岡田英弘は『モンゴル帝国から大清帝国へ』(藤原書店、二〇一〇)において、清朝の正統性の根拠は元朝の流れを汲む北元のダヤン・ハーン直系のリンダン・ハーンからヌルハチの息子のホンタイジが元朝の玉璽を引き継いだことにあるとしているが、清朝がモンゴルの継承政権であったことは視界に入れておかねばならない。二七六年間続いた明朝も、一六四四年にはヌルハチ率いる満州族によって滅ぼされ、「清」という時代を迎える。

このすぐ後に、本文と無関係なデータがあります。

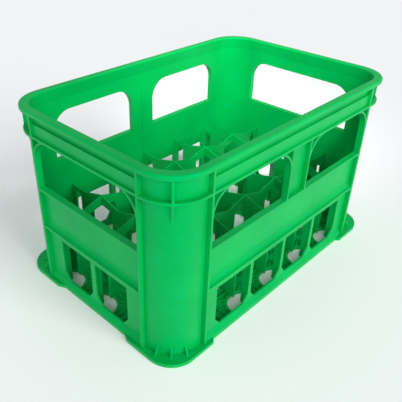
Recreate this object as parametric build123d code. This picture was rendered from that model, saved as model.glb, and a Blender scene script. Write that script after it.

この年、越前から日本海を漂流した日本人一五人が北京に殺到する満州族の軍と一緒になって北京に向かい、体制転換期の中国を目撃し初代清朝皇帝によって日本に送還されることになったことは本連載(「世界を見た漂流民の衝撃――韃靼漂流記から環海異聞」二〇一五年七月号)でも論じた。
明朝期の日本は中国に対して朝貢関係にあり冊封体制に組み込まれていたともいえるが、一方で倭寇の跋扈が明朝を苦しめ、一六世紀末の秀吉の二度にわたる朝鮮出兵など、東アジアにおける日本は御し難い危険な存在でもあった。江戸期を迎え、その前期において中国大陸が明から清への混乱期にあり、また朝鮮出兵からのダメージ・コントロールが必要だったこともあり、徳川幕府は中国への対応に苦慮した。それが、長崎、対馬、松前、琉球の四つの口を窓口に、中国産品(絹織物、生糸など)の交易はするが正式な国交関係を持たない「国交なき交易」という特殊な政経分離の関係を持った理由である。この距離感が重要であって、江戸期は日本の歴史過程の中で、長く文化・文明的にその影響を受け続けてきた中国からの自立の過程にもなったのである。
 一六七〇年の古銭禁止令で中国の銭の通用を禁じて「寛永通宝」など日本の銭の定着を図り、一六八五年の渋川春海の「大和暦」採用が八〇〇年以上続いた中国の暦(宣明暦)からの自立を意味し、さらに本居宣長らの国学の確立が儒学を正学としていた日本において「からごころ」から「やまとごころ」へという文化的自立への試みであったことは既に論じた。その江戸期・幕末維新を経て日本は「脱亜入欧」へと動き、そして一八九五年、日清戦争に勝ったあたりから中国への蓄積してきた劣等感を反転させ、戦争に向けて迷走に入る。